Foi você que pediu 90% do Programa de Governo?

Está na hora de parar de tratar as portuguesas e os portugueses com condescendência.

Na segunda-feira, o Governo divulgou o documento de balanço dos primeiros três anos, em que afirma que 90% das 1100 medidas do seu programa foram “iniciadas”. A contabilidade legislativa à peça teve o seu apogeu no documento A Gestão do Programa de Ajustamento: 1000 Dias, 450 Medidas Cumpridas, apresentado pelo então secretário de Estado Carlos Moedas com a seguinte frase memorável: “Cumprimos mais de 400 medidas de reforma contidas no memorando de entendimento (...). É mais ou menos o Governo ter a capacidade de adotar uma média de três medidas por semana.” É extraordinário! Três medidas por semana! Governantes incansáveis que implementam medidas à segunda, quarta e sexta, e encerram para descanso do pessoal à terça e quinta-feira.

Mas que 450 medidas são estas? Por exemplo, “solicitar aos bancos que apresentem, até final de Junho de 2011, planos de financiamento específicos, que permitam a cada instituição alcançar uma posição de financiamento estável com base no mercado”, mas também esta outra, em tudo diferente da anterior, e curiosamente implementada no mesmo trimestre: “solicitar aos bancos a apresentação, até final de Junho de 2011, de planos que descrevam como tencionam atingir os novos requisitos de capital através de soluções de mercado”. Temos também, no 3.º trimestre de 2011, “Aprovar os Estatutos do Conselho de Finanças Públicas”, para mais tarde, em Fevereiro de 2012, encontrarmos “Assegurar operacionalidade do Conselho de Finanças Públicas”.

O documento-balanço desta semana refere a “introdução de maior justiça fiscal”, com, entre outras medidas, “a recuperação da cláusula de salvaguarda do IMI, a substituição do quociente familiar pela dedução fixa por filho”. Mas quantas famílias foram abrangidas pela salvaguarda do IMI? Que percentagem do seu rendimento representou este alívio fiscal? Quantas crianças, e de que extratos sociais, ganharam, e que outras perderam, com a suspensão do quociente familiar? E que tal um gráfico com o rendimento bruto e líquido de famílias com diferentes níveis de rendimento, com e sem filhos, com um ou dois adultos? Em vez de quantificar o progresso da justiça fiscal, o Governo contentou-se pelo exercício mais fácil e menos interessante de quantificar legislação iniciada.

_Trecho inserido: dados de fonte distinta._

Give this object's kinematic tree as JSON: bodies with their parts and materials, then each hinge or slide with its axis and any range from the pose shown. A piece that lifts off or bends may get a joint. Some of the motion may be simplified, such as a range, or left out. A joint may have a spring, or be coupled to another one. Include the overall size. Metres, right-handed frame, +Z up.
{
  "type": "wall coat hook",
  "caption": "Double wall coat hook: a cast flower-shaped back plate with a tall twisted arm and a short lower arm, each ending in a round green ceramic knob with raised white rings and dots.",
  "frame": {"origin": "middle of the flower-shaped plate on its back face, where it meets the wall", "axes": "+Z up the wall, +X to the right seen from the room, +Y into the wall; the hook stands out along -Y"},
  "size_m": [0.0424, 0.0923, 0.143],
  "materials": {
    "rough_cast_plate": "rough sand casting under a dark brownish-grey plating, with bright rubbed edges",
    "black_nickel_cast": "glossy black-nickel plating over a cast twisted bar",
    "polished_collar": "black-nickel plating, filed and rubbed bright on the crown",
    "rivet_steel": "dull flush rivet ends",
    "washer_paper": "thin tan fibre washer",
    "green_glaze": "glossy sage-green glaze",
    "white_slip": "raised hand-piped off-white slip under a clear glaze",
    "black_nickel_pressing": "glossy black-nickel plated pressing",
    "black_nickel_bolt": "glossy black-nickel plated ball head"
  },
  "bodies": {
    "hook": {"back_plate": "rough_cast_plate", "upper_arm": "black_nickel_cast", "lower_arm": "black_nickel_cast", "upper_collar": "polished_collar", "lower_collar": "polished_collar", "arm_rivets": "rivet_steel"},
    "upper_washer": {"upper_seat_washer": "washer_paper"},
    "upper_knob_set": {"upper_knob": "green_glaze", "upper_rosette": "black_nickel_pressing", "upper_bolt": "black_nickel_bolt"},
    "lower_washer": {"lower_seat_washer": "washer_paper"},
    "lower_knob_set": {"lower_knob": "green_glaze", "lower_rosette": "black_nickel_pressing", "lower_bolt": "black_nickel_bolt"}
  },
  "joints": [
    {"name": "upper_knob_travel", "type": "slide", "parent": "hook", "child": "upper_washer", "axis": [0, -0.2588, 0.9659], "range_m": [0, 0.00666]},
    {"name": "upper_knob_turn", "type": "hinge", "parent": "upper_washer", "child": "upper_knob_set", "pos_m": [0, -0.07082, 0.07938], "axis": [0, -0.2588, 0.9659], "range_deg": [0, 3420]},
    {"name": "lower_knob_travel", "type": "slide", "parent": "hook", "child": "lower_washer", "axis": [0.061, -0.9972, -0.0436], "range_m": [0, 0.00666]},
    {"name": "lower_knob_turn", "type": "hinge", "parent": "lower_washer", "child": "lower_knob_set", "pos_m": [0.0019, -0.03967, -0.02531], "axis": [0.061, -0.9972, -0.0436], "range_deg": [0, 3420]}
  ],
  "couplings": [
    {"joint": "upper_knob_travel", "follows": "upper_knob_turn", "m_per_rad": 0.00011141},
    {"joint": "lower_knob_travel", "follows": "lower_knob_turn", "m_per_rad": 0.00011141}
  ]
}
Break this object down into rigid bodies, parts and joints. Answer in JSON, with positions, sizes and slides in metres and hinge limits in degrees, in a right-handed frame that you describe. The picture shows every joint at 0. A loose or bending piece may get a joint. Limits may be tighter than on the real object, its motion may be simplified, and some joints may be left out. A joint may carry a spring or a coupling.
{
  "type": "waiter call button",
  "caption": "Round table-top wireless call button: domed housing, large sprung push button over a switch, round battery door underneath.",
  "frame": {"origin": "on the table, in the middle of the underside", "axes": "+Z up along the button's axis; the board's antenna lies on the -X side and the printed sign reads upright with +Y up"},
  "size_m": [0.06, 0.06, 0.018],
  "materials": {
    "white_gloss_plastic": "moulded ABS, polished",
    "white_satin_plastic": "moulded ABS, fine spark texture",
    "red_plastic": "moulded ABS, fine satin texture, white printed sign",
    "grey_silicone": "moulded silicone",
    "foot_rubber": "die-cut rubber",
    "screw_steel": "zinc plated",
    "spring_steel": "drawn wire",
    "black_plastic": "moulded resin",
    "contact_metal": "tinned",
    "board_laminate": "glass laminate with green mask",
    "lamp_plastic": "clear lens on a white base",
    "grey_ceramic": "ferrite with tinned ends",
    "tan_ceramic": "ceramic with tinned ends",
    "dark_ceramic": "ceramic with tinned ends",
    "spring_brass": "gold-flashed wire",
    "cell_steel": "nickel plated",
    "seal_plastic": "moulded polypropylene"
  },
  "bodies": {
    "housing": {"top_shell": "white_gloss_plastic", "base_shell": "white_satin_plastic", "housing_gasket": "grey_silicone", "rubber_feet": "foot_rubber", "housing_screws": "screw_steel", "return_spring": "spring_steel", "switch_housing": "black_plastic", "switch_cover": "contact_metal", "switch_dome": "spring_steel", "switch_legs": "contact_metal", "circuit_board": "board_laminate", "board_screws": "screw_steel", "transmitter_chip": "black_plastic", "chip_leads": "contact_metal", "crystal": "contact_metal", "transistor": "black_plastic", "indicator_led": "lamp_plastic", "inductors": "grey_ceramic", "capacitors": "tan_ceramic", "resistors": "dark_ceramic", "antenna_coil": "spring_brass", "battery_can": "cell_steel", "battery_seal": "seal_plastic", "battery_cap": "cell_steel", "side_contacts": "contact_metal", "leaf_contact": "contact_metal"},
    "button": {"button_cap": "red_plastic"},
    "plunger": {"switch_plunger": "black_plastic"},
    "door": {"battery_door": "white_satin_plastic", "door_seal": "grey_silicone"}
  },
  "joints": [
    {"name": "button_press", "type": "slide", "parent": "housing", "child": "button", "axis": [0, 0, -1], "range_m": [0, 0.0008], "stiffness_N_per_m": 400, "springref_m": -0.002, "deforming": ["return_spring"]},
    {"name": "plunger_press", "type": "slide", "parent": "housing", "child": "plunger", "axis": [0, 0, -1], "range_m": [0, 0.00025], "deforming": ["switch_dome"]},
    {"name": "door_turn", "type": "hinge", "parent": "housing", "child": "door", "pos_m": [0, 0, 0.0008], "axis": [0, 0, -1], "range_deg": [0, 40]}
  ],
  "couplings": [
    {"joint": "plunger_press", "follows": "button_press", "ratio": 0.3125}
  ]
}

No rescaldo das revelações da investigação The Implant Files, o Infarmed apressou-se a divulgar em comunicado que os portugueses “podem estar tranquilos” relativamente a implantes médicos perigosos. Acontece que a introdução de implantes no mercado obedece em toda a Europa – incluindo Portugal – a critérios bastante laxistas. O jornalista holandês Jet Schouten tentou, em 2014, aprovar um novo implante para corrigir a incontinência, tendo inventado um dossier clínico que dizia que não havia dados que suportassem a segurança do produto e que uma em cada três mulheres teria complicações. O implante não era mais do que uma parte de um saco de supermercado. Ainda assim, três organizações que aprovam implantes na Europa estavam preparadas para autorizar a comercialização.

O Infarmed afirma que, “na realidade portuguesa, são muito raros os problemas reportados”. Mas serão raros porque não existem ou porque não há mecanismo de reporte? A segunda opção é a mais provável. A Austrália é o único país a ter um registo nacional de implantes mamários, com o objetivo de identificar problemas pós-implante no corpo das pacientes. No Reino Unido, existe um site para reporte de problemas com medicamentos e afins (https://yellowcard.mhra.gov.uk) que inclui explicitamente a opção “medical device adverse incident”. Na falta de um registo deste tipo, o Infarmed podia ter dito como foram tratadas as doentes com implantes recentemente retirados do mercado, como o bloqueador de trompas Essure, em 2017, ou os tristemente famosos implantes mamários PIP, com tendência para rotura, em 2012. Mas nada. Tragicamente, este apelo à tranquilidade acontece uma semana depois de uma teia de irresponsabilidades, desde a autarquia ao Governo central, ter levado à derrocada mortal de uma estrada em Borba. O que não tranquiliza ninguém.

Isto pode parecer um detalhe, mas não é. A OCDE publicou em março de 2017 um relatório intitulado Trust and Public Policy: How Better Governances Can Help Rebuild Public Trust. Um dos fatores determinantes na relação de confiança entre a população e o governo é a abertura (em inglês “openness”), que a OCDE define como “dar aos cidadãos informação útil acerca do que o governo está a fazer”. A palavra-chave aqui é “útil”. Está na hora de parar de tratar as portuguesas e os portugueses com condescendência.